Die geänderten Vorschriften sollen für Geschäftsjahre gelten, die am oder nach dem 1. Januar 2023 beginnen. Kapitalmarktorientierte KMU soll jedoch eine zusätzliche Vorbereitungszeit eingeräumt werden. Für sie ist die Anwendung der geänderten CSR-Richtlinie erst drei Jahre später als für große Unternehmen (1. Januar 2026) vorgesehen.

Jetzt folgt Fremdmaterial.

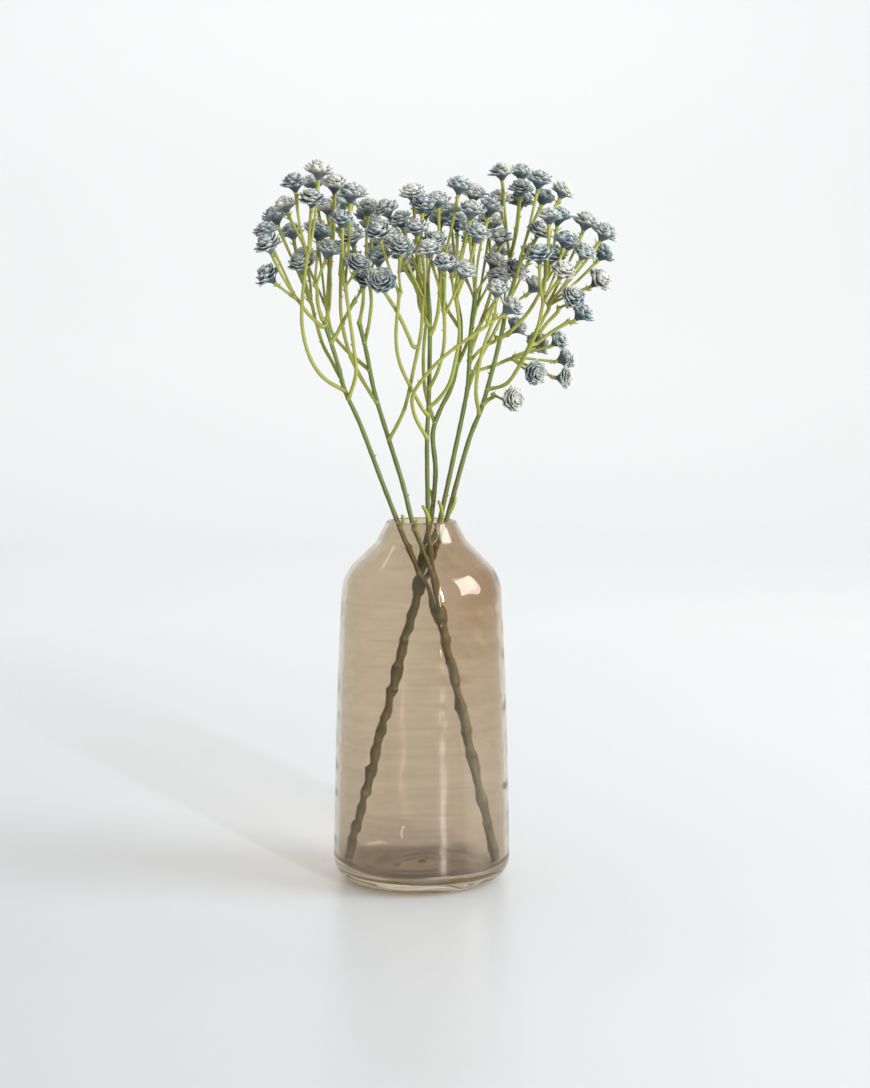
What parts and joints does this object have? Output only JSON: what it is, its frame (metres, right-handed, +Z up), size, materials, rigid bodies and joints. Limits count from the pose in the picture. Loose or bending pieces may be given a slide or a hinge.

Gründung eines ISSB innerhalb der IFRS Stiftung

Nicht nur auf europäischer Ebene, sondern auch auf einer breiteren internationalen Ebene finden aktuell bedeutende Entwicklungen im Bereich des ESG-Reportings statt. So hat die IFRS Stiftung im April dieses Jahres eine Satzungsänderung zur Etablierung eines „International Sustainability Standards Board“ (ISSB) vorgeschlagen. Sollte diese Satzungsänderung den Vorschlägen entsprechend beschlossen werden, würden zukünftig unter dem Dach der IFRS Stiftung zwei Standardsetzer bestehen. Zum einen würde es weiterhin den International Accounting Standards Board (IASB) geben, der für die Entwicklung weltweit anerkannter Standards für die finanzielle Berichterstattung zuständig ist. Zum anderen gäbe es mit dem International Sustainability Standards Board (ISSB) einen neuen Standardsetzer, der in Zukunft die Aufgabe hätte, ein Set an weltweit anerkannten Nachhaltigkeitsstandards zu entwickeln. Um die Entwicklung global einheitlicher Nachhaltigkeitsstandards unter dem Dach der IFRS Stiftung zu fördern, haben bereits die fünf großen Standardsetzer CDP, Climate Disclosure Standards Board (CDSB), Global Reporting Initiative (GRI), International Integrated Reporting Council (IIRC) und Sustainability Accounting Standards Board (SASB) ihre Absicht zur Mitwirkung erklärt. Durch die parallele Stellung des ISSB zu dem IASB sind zudem weitere Bestrebungen in Richtung integrierter Berichterstattung zu erwarten.